Scott Cooper – Il fuoco della vendetta. Out of the furnace

È l’America della provincia e delle crisi economica, quella a cavallo tra il fallimento iracheno di Bush e la “svolta” (?) obamiana, la vera protagonista de Il fuoco della vendetta – Out of the furnace, il nuovo film di Scott Cooper. E non è esattamente un bel vedere. Braddock, Pennsylvania, è uno scenario livido di macerie, un inferno di solitudine e disperazione dal quale nessuno può uscirne indenne.

Tantomeno Russell Baze. Operaio in un’acciaieria, paga puntualmente i debiti di gioco del fratello, Rodney, un reduce con qualche problema di reinserimento, e accudisce il padre, malato terminale di cancro. Insomma, uno che se la suda dalla mattina alla sera, la vita. Una sera, il caso ci mette lo zampino. Russell beve un bicchiere di troppo perché costretto da Petty, l’uomo a cui il fratello deve dei soldi: si mette alla guida e provoca un incidente, nel quale muore anche un bambino. Per Russell si aprono le porte della prigione; nel frattempo, la sua donna lo lascia, il padre muore e Rodney si caccia nei guai, ma di quelli grossi, dai quali si può uscire in un solo modo.

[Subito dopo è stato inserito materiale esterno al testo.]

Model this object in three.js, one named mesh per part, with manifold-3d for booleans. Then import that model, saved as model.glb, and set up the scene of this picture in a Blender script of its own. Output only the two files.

Out of the furnace è un film profondamente pessimista. La sceneggiatura di Cooper e Brad Ingelsby fa un uso abbondante di cliché (l’operaio onesto vittima delle avversità, il reduce alienato, il boss sanguinario, lo squallore e la miseria della provincia) per mettere in scena l’odissea fatalista di un Cristo del proletariato. Bale è perfetto nel dar corpo alla disperazione di Russell, una sorta di antieroe springsteeniano che lotta con tutte le sue forze pur di non sprofondare.

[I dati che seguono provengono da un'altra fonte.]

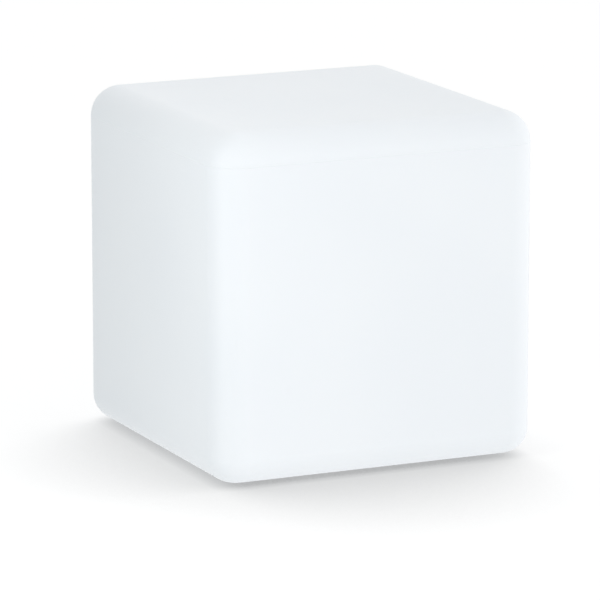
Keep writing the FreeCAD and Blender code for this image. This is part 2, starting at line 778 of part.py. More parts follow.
def button_spring():
    # quarter-turn arcs between the mid-points of a square helix, so each runs on into the next
    rise = (spring_room - spring_wire - 2 * spring_end_gap) / (4 * spring_turns)
    first = lip_top + spring_end_gap + spring_wire / 2
    corner_radius = spring_radius * math.sqrt(2)
    corners = [Vector(button_x + corner_radius * math.cos(math.pi * k / 2),
                      panel_y + corner_radius * math.sin(math.pi * k / 2), first + rise * (k - 0.5))
               for k in range(int(round(4 * spring_turns)) + 2)]
    middles = [(a + b) / 2 for a, b in zip(corners, corners[1:])]
    edges = [arc_round(a, corner, b) for a, corner, b in zip(middles, corners[1:], middles[1:])]
    return swept_wire(edges, spring_wire / 2)


def button_retainer():
    inner = collar_outer + retainer_fit
    cup = cylinder(inner + retainer_wall, collar_top - retainer_skirt, retainer_top, button_x, panel_y)
    cup = cup.cut(cylinder(inner, collar_top - retainer_skirt - 1, collar_top, button_x, panel_y))
    return cup.cut(cylinder(stem_radius + stem_play, collar_top - 1, retainer_top + 1, button_x, panel_y))


def switch_plunger():
    top = control_bottom - switch_roof - button_travel - 0.3
    return cylinder(switch_plunger_radius, stem_top, top, button_x, panel_y)


# ---------------------------------------------------------------- charging socket and its cap
def charge_socket():
    flange = cylinder(socket_flange_radius, socket_mouth, panel_face, socket_x, panel_y)
    barrel = cylinder(socket_barrel_radius, panel_face, socket_back, socket_x, panel_y)
    bore_end = socket_mouth + socket_bore_depth
    bore = cylinder(socket_bore_radius, socket_mouth - 1, bore_end, socket_x, panel_y)
    pin_way = cylinder(contact_pin_radius + pilot_play, bore_end - 1, socket_back + 1, socket_x, panel_y)
    tab_way = block(contact_tab_thickness + 2 * pilot_play, contact_tab_width + 2 * pilot_play,
                    socket_back - contact_tail, socket_back + 1, socket_x + contact_tab_offset, panel_y)
    return flange.fuse(barrel).removeSplitter().cut(fused([bore, pin_way])).cut(tab_way)


def socket_contacts():
    pin = cylinder(contact_pin_radius, socket_mouth + contact_pin_recess, socket_back + contact_tail,
                   socket_x, panel_y)
    pin = pin.makeFillet(contact_pin_radius * 0.5,
                         circle_edges(pin, contact_pin_radius, socket_mouth + contact_pin_recess))
    tab = block(contact_tab_thickness, contact_tab_width, socket_back - contact_tail,
                socket_back + contact_tail, socket_x + contact_tab_offset, panel_y)
    return [pin, tab]


def socket_nut():
    corner = socket_nut_flats / math.sqrt(3)
    points = [Vector(socket_x + corner * math.cos(math.radians(60 * k)),
                     panel_y + corner * math.sin(math.radians(60 * k)), flange_top) for k in range(7)]
    nut = Part.Face(Part.makePolygon(points)).extrude(Vector(0, 0, socket_nut_thickness))
    nut_top = flange_top + socket_nut_thickness
    bore = cylinder(socket_barrel_radius + socket_fit, flange_top - 1, nut_top + 1, socket_x, panel_y)
    return nut.cut(bore)


def port_cap():
    disc = cylinder(cap_radius, cap_bottom, cap_top, socket_x, panel_y)
    disc = disc.makeFillet(cap_edge, circle_edges(disc, cap_radius, cap_bottom))
    stopper = Part.makeCone(plug_radius, plug_tip_radius, plug_depth, Vector(socket_x, panel_y, cap_top))
    strap_start = socket_x + cap_radius - 1
    strap = block(hinge_x - strap_start, strap_width, strap_level - strap_thickness / 2,
                  strap_level + strap_thickness / 2, (hinge_x + strap_start) / 2, panel_y)
    knuckle = Part.makeCylinder(strap_thickness / 2, strap_width,
                                Vector(hinge_x, panel_y - strap_width / 2, strap_level), Vector(0, 1, 0))
    return fused([disc, stopper, strap, knuckle])


def cap_anchor():
    base_low = strap_level - strap_thickness / 2
    base = cylinder(anchor_radius, base_low, panel_face, anchor_x, panel_y)
    base = base.makeChamfer(anchor_edge, circle_edges(base, anchor_radius, base_low))
    stud = cylinder(anchor_stud_radius, panel_face, flange_top, anchor_x, panel_y)
    head = Part.makeCone(anchor_head_radius, anchor_stud_radius * 0.8, anchor_head_height,
                         Vector(anchor_x, panel_y, flange_top))
    return fused([base, stud, head])


def light_pipe():
    pipe = cylinder(light_pipe_radius, panel_face - light_pipe_proud,
                    control_bottom - indicator_size[2] - indicator_gap, light_pipe_x, panel_y)
    flange = cylinder(light_pipe_flange_radius, flange_top, flange_top + light_pipe_flange_height,
                      light_pipe_x, panel_y)
    return pipe.fuse(flange).removeSplitter()


# ---------------------------------------------------------------- plugs and leads
def lead_plugs():
    return [plug(place) for place in (battery_plug_place, charge_plug_place, light_plug_place)]


def battery_lead_rows():
    return [pack_y - lead_pitch / 2, pack_y + lead_pitch / 2]


def battery_leads():
    # from the end of the pack, up past the light board's edge of the tray and over into the header
    leads = []
    for k, start_y in enumerate(battery_lead_rows()):
        side = lead_pitch * (k - 0.5)
        x, y = battery_plug_place
        start = pack_half_length - sleeve_wall - 0.6
        leads.append(wire_lead([(start, start_y, pack_level),
                                (start + 8, start_y, pack_level),
                                (start + 8.5, start_y + 9, pack_level + 12),
                                (x + side + 3, y - 20, plug_top + 2.5),
                                (x + side, y, plug_top + 5),
                                (x + side, y, plug_top)]))
    return leads


def charge_leads():
    # from the socket's contacts, out under the control board's edge and over into the header
    leads = []
    for k, start_x in enumerate((socket_x, socket_x + contact_tab_offset)):
        side = lead_pitch * (k - 0.5)
        x, y = charge_plug_place
        low = socket_back + contact_tail - 1.4
        edge = control_y - control_depth / 2
        start_y = panel_y - (contact_pin_radius if k == 0 else contact_tab_width / 2)
        leads.append(wire_lead([(start_x, start_y, low),
                                (start_x, start_y - 7, low),
                                (start_x + 1.5, edge - 4.5, low + 1.5),
                                (x + side - 1, edge - 5, plug_top + 3),
                                (x + side, y, plug_top + 5),
                                (x + side, y, plug_top)]))
    return leads


def light_leads():
    # straight up out of the header, through the hole in the light board
    x, y = light_plug_place
    return [cylinder(lead_radius, plug_top, light_board_top + 1.5, x + side, y)
            for side in (-lead_pitch / 2, lead_pitch / 2)]


# ---------------------------------------------------------------- every node
def build():
    nodes = {
        "shell": shell(),
        "threaded_inserts": threaded_inserts(),
        "foot_screws": foot_screws(),
        "base_tray": base_tray(),
        "base_seal": base_seal(),
        "unit_screws": unit_screws(),
        "diffuser_dome": diffuser_dome(),
        "dome_seal": dome_seal(),
        "light_board": light_board(),
        "leds": leds(),
        "light_board_screws": light_board_screws(),
        "control_board": control_board(),
        "control_screws": control_screws(),
        "driver_chips": driver_chips(),
        "coil_and_capacitors": coil_and_capacitors(),
        "board_headers": board_headers(),
        "switch_body": switch_body(),
        "indicator_led": indicator_led(),
        "battery_cells": battery_cells(),
        "battery_sleeve": battery_sleeve(),
        "battery_tabs": battery_tabs(),
        "protection_board": protection_board(),
        "battery_pad": battery_pad(),
        "battery_clamp": battery_clamp(),
        "clamp_screws": clamp_screws(),
        "power_button": power_button(),
        "button_seal": button_seal(),
        "button_spring": button_spring(),
        "button_retainer": button_retainer(),
        "switch_plunger": switch_plunger(),
        "charge_socket": charge_socket(),
        "socket_contacts": socket_contacts(),
        "socket_nut": socket_nut(),
        "port_cap": port_cap(),
        "cap_anchor": cap_anchor(),
        "light_pipe": light_pipe(),
        "lead_plugs": lead_plugs(),
        "battery_leads": battery_leads(),
        "charge_leads": charge_leads(),
        "light_leads": light_leads(),
    }
    for name, place in zip(foot_names, foot_places):
        nodes[name] = foot(*place)
    return nodes


def write(nodes):
    os.makedirs("parts", exist_ok=True)
    for name, shape in nodes.items():
        whole = Part.makeCompound(shape) if isinstance(shape, list) else shape
        whole.exportStep(os.path.join("parts", name + ".step"))
        solids = whole.Solids
        print(name, len(solids), "solid(s),", round(sum(s.Volume for s in solids) / 1000, 3), "cm3",
              "" if whole.isValid() else "NOT VALID")


if __name__ == "__main__":
    write(build())
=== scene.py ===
import math

import bmesh
import bpy
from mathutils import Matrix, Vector


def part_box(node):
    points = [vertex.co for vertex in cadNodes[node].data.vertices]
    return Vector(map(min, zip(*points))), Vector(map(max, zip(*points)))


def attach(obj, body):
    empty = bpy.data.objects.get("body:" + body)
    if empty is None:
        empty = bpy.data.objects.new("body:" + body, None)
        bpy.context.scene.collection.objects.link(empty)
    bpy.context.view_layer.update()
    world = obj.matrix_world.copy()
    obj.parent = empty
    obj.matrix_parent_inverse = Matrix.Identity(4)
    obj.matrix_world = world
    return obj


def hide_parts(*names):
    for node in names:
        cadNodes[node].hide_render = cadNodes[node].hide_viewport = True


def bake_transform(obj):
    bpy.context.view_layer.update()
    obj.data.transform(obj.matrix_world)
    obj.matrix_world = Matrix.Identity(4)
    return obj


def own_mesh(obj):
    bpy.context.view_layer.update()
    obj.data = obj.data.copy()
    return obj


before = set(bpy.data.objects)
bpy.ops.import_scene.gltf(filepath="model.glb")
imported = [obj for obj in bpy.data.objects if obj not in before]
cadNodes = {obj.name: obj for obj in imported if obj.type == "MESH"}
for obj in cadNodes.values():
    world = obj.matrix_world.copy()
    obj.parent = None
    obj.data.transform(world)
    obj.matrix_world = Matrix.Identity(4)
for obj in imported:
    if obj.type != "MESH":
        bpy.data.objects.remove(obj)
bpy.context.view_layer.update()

millimetre = 0.001
overrun = 0.001     # metres that a cutting piece runs past a surface


def millimetres(*values):
    return tuple(v * millimetre for v in values)


def lengthsOf(values):
    # the plain lengths of a piece in metres
    return {key: value * millimetre for key, value in values.items() if isinstance(value, (int, float))}


# camera: turned rather than shifted, at the angle of the photograph
camera = {
    "azimuth": -24.67,                  # degrees round from the front
    "elevation": 12.0,
    "distance": 5.629,
    "lens": 290.96,
    "sensor": 36,
    "picture": 600,                     # pixels each way
    "aim": (0.0, 0.0, 0.2025),
    "aimInPicture": (307.54, 266.78),   # the pixel where the aim shows
    "clip": (0.1, 100),
}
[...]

Il cardine della pellicola, al di là dell’ambientazione degradata, rischiarata da una luce gelida e poetica al tempo stesso, è nel rapporto tra i due fratelli. Rodney (il sempre ottimo Casey Affleck) è carne da macello: ha combattuto in Iraq, è tornato a casa ma non c’è mai tornato realmente. Una parte di sé è morta in guerra; l’altra si lascia sopraffare, risucchiata dalla crisi e dall’assenza di ogni prospettiva che non sia la mera sopravvivenza. Comincia a combattere – incontri clandestini, forse più per il bisogno di menare le mani, in cerca di una redenzione violenta, che per ripagarsi i debiti. Sulla sua strada, il terribile Curtis (Woody Harrelson, mai così cattivo), nemesi perfetta del martire Bale.

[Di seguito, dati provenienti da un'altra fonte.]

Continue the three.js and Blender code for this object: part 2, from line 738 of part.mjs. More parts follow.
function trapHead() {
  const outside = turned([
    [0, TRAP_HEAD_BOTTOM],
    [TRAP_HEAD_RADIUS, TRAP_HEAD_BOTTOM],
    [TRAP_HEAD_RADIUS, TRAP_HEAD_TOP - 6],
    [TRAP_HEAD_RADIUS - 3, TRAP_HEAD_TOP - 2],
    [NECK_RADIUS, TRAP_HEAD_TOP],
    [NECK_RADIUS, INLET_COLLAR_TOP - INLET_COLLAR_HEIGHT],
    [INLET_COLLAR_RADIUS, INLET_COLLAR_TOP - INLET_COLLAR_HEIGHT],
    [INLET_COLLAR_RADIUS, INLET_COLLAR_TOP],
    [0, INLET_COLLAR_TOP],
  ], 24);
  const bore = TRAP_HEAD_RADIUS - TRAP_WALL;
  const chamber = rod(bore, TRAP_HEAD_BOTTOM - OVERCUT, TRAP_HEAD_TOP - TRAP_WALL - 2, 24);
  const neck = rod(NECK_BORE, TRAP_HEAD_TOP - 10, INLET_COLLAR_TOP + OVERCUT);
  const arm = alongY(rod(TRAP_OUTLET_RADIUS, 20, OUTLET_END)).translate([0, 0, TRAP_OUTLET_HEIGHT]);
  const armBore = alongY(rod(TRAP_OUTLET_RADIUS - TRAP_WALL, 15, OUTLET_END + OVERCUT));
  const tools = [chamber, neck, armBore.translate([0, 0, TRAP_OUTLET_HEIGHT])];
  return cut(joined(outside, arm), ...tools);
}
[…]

Out of the furnace è una pellicola dolente, cupa, chiusa a doppia mandata in un universo che non ammette spiragli di luce, in cui la bontà è impossibile e il riscatto un’utopia. Non è un film perfetto, un po’ scivola nella noia e di tanto in tanto abusa dei cliché (compreso un parallelismo non necessario con Il cacciatore di Cimino). Tuttavia, la disperata poesia che lo pervade e il cast superlativo (ci sono anche Willem Dafoe e Forest Whitaker) ne fanno comunque un esempio interessante di dramma proletario.